1997年には、ネットワーク関連企業や市民グループのアメリカ自由人権協会が、通信品位法を「表現の自由」を侵害するものとして、米国政府を相手取った訴訟を起こした(レノ対アメリカ自由人権協会事件)。最終的に米国最高裁判所は「インターネットは意見交換のための貴重な場であり、通信品位法は、アメリカ合衆国憲法修正第1条における言論の自由の保障に違反している」と判断し、通信品位法を違憲とした。これは結果としてオンラインのコンテンツ規制に関する、画期的かつ最初の最高裁判決となった。
レノ対アメリカ自由人権協会事件の裁判要旨は、次の通りである。
通信品位法の明らかに不快な、またはみだらな表現を制限する条項は違憲であり、執行不能である。それらの表現は合衆国憲法修正第1条によって保護されており、通信品位法の条項は実質的に過大である。インターネットは、印刷機を用いるメディアと同じように完全な保護を受ける権利がある。

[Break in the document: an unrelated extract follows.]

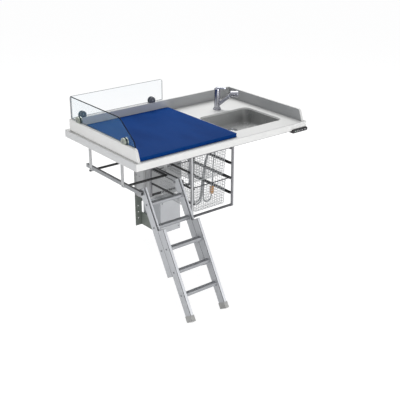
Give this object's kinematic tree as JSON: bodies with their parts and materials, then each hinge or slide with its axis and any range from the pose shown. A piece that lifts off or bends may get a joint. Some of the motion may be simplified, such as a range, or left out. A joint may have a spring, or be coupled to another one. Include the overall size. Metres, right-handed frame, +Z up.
{
  "type": "changing table with bathtub",
  "caption": "Height-adjustable nursery changing table for a wall, with a sunk bath tub, pull-out tap, mattress, glass screens, sliding fold-away ladder and wire baskets.",
  "frame": {"origin": "centre of the wall bolt pattern, on the wall plane; the floor is 373 mm below", "axes": "+X to the right along the wall for someone facing it, +Y into the wall, +Z up"},
  "size_m": [1.4, 1.2629, 1.1715],
  "materials": {
    "worktop_white": "smooth moulded, semi-gloss",
    "tub_white": "smooth moulded, glossy",
    "mattress_blue": "wipe-clean coated cover, satin",
    "screen_glass": "clear toughened glass",
    "clamp_metal": "satin metal",
    "frame_white": "powder coat, satin",
    "column_steel": "brushed",
    "lift_grey": "powder coat, satin",
    "wall_frame_grey": "powder coat, satin",
    "motor_dark": "powder coat, satin",
    "rail_aluminium": "anodised",
    "hanger_steel": "powder coat, satin",
    "bar_black": "powder coat, satin",
    "ladder_aluminium": "anodised, satin",
    "tread_aluminium": "ribbed, anodised",
    "foot_grey": "matt",
    "basket_frame_grey": "powder coat, satin",
    "basket_wire": "coated wire mesh",
    "drain_chrome": "polished",
    "trap_white": "smooth",
    "tap_chrome": "polished",
    "hose_grey": "woven metal braid",
    "weight_brass": "turned",
    "connector_dark": "satin",
    "panel_black": "fine texture",
    "button_grey": "smooth"
  },
  "bodies": {
    "wall_unit": {"wall_frame": "wall_frame_grey", "lift_outer_column": "lift_grey", "lift_actuator": "motor_dark", "lift_housing": "lift_grey", "column_cover": "lift_grey"},
    "table": {"worktop": "worktop_white", "bath_tub": "tub_white", "mattress": "mattress_blue", "glass_screen_rear": "screen_glass", "glass_screen_side": "screen_glass", "clamp_rear_left": "clamp_metal", "clamp_rear_right": "clamp_metal", "clamp_side_rear": "clamp_metal", "clamp_side_front": "clamp_metal", "table_frame": "frame_white", "lift_inner_column": "column_steel", "ladder_rail_left": "rail_aluminium", "ladder_rail_right": "rail_aluminium", "rail_hanger_front_left": "hanger_steel", "rail_hanger_front_right": "hanger_steel", "rail_hanger_rear_left": "hanger_steel", "rail_hanger_rear_right": "hanger_steel", "rail_spreader_bar": "bar_black", "basket_frame_left": "basket_frame_grey", "basket_frame_right": "basket_frame_grey", "basket_frame_front_rail": "bar_black", "basket_frame_rear_rail": "bar_black", "drain_fitting": "drain_chrome", "drain_trap": "trap_white", "tap_base": "tap_chrome", "spray_hose": "hose_grey", "supply_hose_hot": "hose_grey", "supply_hose_cold": "hose_grey", "hose_weight": "weight_brass", "hose_connector": "connector_dark", "handset_case": "panel_black"},
    "ladder_carriage": {"ladder_carriage_arm_left": "rail_aluminium", "ladder_carriage_arm_right": "rail_aluminium", "ladder_carriage_bar": "bar_black"},
    "ladder_upper_section": {"ladder_upper_stile_left": "ladder_aluminium", "ladder_upper_stile_right": "ladder_aluminium", "ladder_upper_rung_1": "tread_aluminium", "ladder_upper_rung_2": "tread_aluminium", "ladder_upper_rung_3": "tread_aluminium"},
    "ladder_lower_section": {"ladder_lower_stile_left": "ladder_aluminium", "ladder_lower_stile_right": "ladder_aluminium", "ladder_lower_rung_1": "tread_aluminium", "ladder_lower_rung_2": "tread_aluminium", "ladder_lower_rung_3": "tread_aluminium", "ladder_foot_left": "foot_grey", "ladder_foot_right": "foot_grey"},
    "basket_high": {"upper_basket": "basket_wire"},
    "basket_low": {"lower_basket": "basket_wire"},
    "tap_column": {"tap_body": "tap_chrome"},
    "tap_spray": {"spray_head": "tap_chrome"},
    "tap_temperature_cap": {"tap_cap": "tap_chrome"},
    "tap_flow_lever": {"tap_lever": "tap_chrome"},
    "plug": {"drain_plug": "drain_chrome"},
    "button_up": {"handset_button_up": "button_grey"},
    "button_down": {"handset_button_down": "button_grey"}
  },
  "joints": [
    {"name": "table_lift", "type": "slide", "parent": "wall_unit", "child": "table", "axis": [0, 0, 1], "range_m": [-0.2, 0.1]},
    {"name": "ladder_carriage_slide", "type": "slide", "parent": "table", "child": "ladder_carriage", "axis": [0, 1, 0], "range_m": [0, 0.46]},
    {"name": "ladder_fold", "type": "hinge", "parent": "ladder_carriage", "child": "ladder_upper_section", "pos_m": [-0.459, -0.741, 0.342], "axis": [-1, 0, 0], "range_deg": [0, 60]},
    {"name": "ladder_extension", "type": "slide", "parent": "ladder_upper_section", "child": "ladder_lower_section", "axis": [0, -0.5, -0.866], "range_m": [-0.25, 0.1]},
    {"name": "upper_basket_slide", "type": "slide", "parent": "table", "child": "basket_high", "axis": [0, -1, 0], "range_m": [0, 0.35]},
    {"name": "lower_basket_slide", "type": "slide", "parent": "table", "child": "basket_low", "axis": [0, -1, 0], "range_m": [0, 0.35]},
    {"name": "tap_swivel", "type": "hinge", "parent": "table", "child": "tap_column", "pos_m": [0.39, -0.269, 0.589], "axis": [0, 0, 1], "range_deg": [-70, 70]},
    {"name": "spray_pull", "type": "slide", "parent": "tap_column", "child": "tap_spray", "axis": [0.4394, -0.6275, 0.6428], "range_m": [0, 0.08]},
    {"name": "temperature_turn", "type": "hinge", "parent": "tap_column", "child": "tap_temperature_cap", "pos_m": [0.39, -0.269, 0.712], "axis": [0, 0, 1], "range_deg": [-45, 45]},
    {"name": "flow_tilt", "type": "hinge", "parent": "tap_temperature_cap", "child": "tap_flow_lever", "pos_m": [0.38541, -0.26245, 0.7221], "axis": [-0.8192, -0.5736, 0], "range_deg": [0, 25]},
    {"name": "plug_lift", "type": "slide", "parent": "table", "child": "plug", "axis": [0, 0, 1], "range_m": [0, 0.01]},
    {"name": "up_button_press", "type": "slide", "parent": "table", "child": "button_up", "axis": [0, 1, 0], "range_m": [0, 0.0015], "stiffness_N_per_m": 400},
    {"name": "down_button_press", "type": "slide", "parent": "table", "child": "button_down", "axis": [0, 1, 0], "range_m": [0, 0.0015], "stiffness_N_per_m": 400}
  ]
}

放送メディアの政府規制を正当化する特別な要因は適用されない。
1996年2月8日、前日に可決された通信品位法に反発したジョン・ペリー・バーロウによって「サイバースペース独立宣言(電脳空間独立宣言)というサイバースペース上での無制限の表現の自由を謳ったマニフェストが提唱された。

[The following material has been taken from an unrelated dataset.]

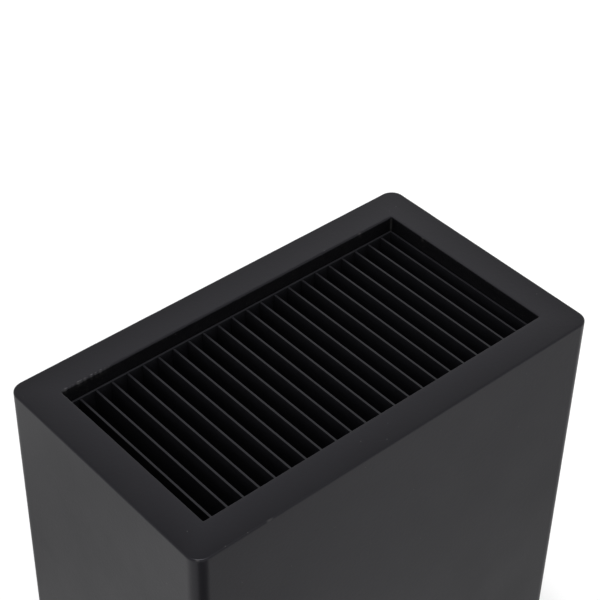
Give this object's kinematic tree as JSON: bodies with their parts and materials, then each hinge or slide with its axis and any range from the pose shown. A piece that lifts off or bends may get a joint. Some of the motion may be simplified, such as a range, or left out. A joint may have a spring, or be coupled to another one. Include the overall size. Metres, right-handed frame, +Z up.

これはアメリカ西海岸で勃興したヒッピーカルチャーとヤッピーの経済自由放任主義が合流した、リバリタリアン的なユートピア思想であり、カリフォルニア・イデオロギー (en) とも呼ばれている。また、この宣言はオンラインにおける反表現規制運動(近年は「表現の自由戦士」とも揶揄される)の先駆けになった[2]。
その後、表現の自由に対する萎縮が懸念され、通信品位法は違憲となった。その結果、ほぼ無制限の言論の自由を認めた230条が規定された[3]。以後、プラットフォーム管理者は第三者の発言や投稿に責任を負わず、オンライン空間では憎悪表現が蔓延することになる。
もし通信品位法230条がなければ、プラットフォーマーはユーザーが投稿したすべてのコンテンツを監視し、法的責任につながる恐れのあるコンテンツを削除する義務を負う。これは表現の自由を委縮させるリスクがあり、旧通信品位法が違憲と判断されて以来、ほとんど改正されてこなかった。
ところが2010年代以降、4chanや8chan(現・8kun)などのオンラインプラットフォームが、憎悪表現・嫌がらせ・偽情報・陰謀論・ホームグロウンテロの煽動の拡散に利用されることが増えたため、230条の改革や撤廃を求める声が上がっている。ジョー・バイデン政権は多発する差別的なヘイトクライムの背景には、ほとんど規制が存在しないプラットフォームの影響もあるとして、230条の撤廃を主張している[6]。
一方、法改正が意図しない結果をもたらし、表現の自由を抑圧するというプラットフォーマー側の主張も根強い。たとえばゴンザレス対Google裁判[7]では、通信品位法230条を支持するMetaやTwitter、Microsoftが、米最高裁に意見書を提出し、YouTubeに法的責任があるとする判決が出た場合、現代のインターネットを根底から脅かす悲惨な結果につながると主張している[8]。
2023年6月、米上院で民主党と共和党の超党派が、ソーシャルメディア等に投稿されたコンテンツに対してプラットフォーマーの免責を定める同条項の適用について、人工知能が作成したコンテンツに関しては例外とする法案を発表した。ディープフェイクへの対処を念頭に置いたものとみられる[9][10]。